Trumbo covers that mania, which swept through Hollywood in the late forties, following the life of noted screenwriter Dalton Trumbo (an increasingly craggy Bryan Cranston). While the FBI ferreted for reds under the bed and found them in the shape of spies such as the Rosenberg’s, pressure mounted in Hollywood to ensure that those sympathetic to communism were increasingly shut out. While some of the impetus came from the dubious activities of the House Un-American Committee, many of the changes were to found within the Hollywood studio system itself. Part of it was pure patriotism, as seen in the form of noted gossip columnist Hedda Hopper (a waspish Helen Mirren), but also partly in pragmatism – Hollywood had to police itself unless it wanted the government to impose harsher strictures on it.
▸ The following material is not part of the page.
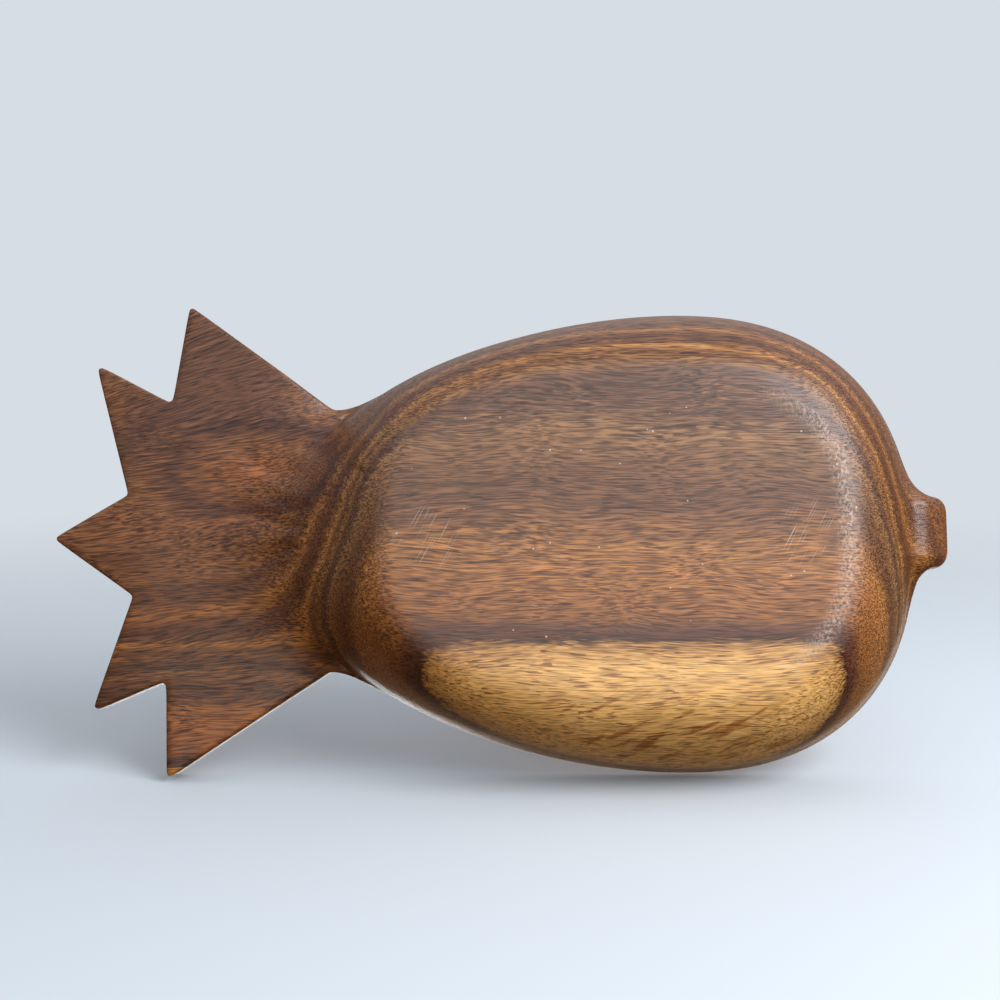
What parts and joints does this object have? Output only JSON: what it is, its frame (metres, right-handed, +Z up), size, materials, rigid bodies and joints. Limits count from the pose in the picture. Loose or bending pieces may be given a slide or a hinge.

The effect of this was known as the blacklist, a list of directors, actors and writers who were shut out of work if they didn’t renounce their communist sympathies and also didn’t denounce others they knew to be communists. Trumbo (whose real life communist sympathies are substantially played down in this movie) and fellow writers such as Arlen Hird (a rare straight role by Louis CK) faced a difficult choice –betray themselves and their friends by renouncing their affiliation and naming those who wouldn’t, and continue to work in Hollywood, or stand by their principles and lose their livelihoods, and likely their homes and families.
Trumbo takes the latter course. Cranston’s strong performance teases out the contradictions in Trumbo – a man of left wing beliefs standing up for the common man, but one not prepared to lose the trappings of a bourgeoisie life. This contradiction is touched on in an exchange with Hird, but doesn’t become the focus of the movie. The focus instead is Trumbo’s efforts to circumvent the blacklist. After penning the script for Roman Holiday, Trumbo is forced to split the profits with another writer whose name appears on the script. He then falls in with the King Bros., a minor league production house headed by John Goodman and Stephen Root (Hymie King) who major in low rent schlock. Trumbo works out a scheme where he will write and edit scripts and bring in other blacklisted writers so that they can find work.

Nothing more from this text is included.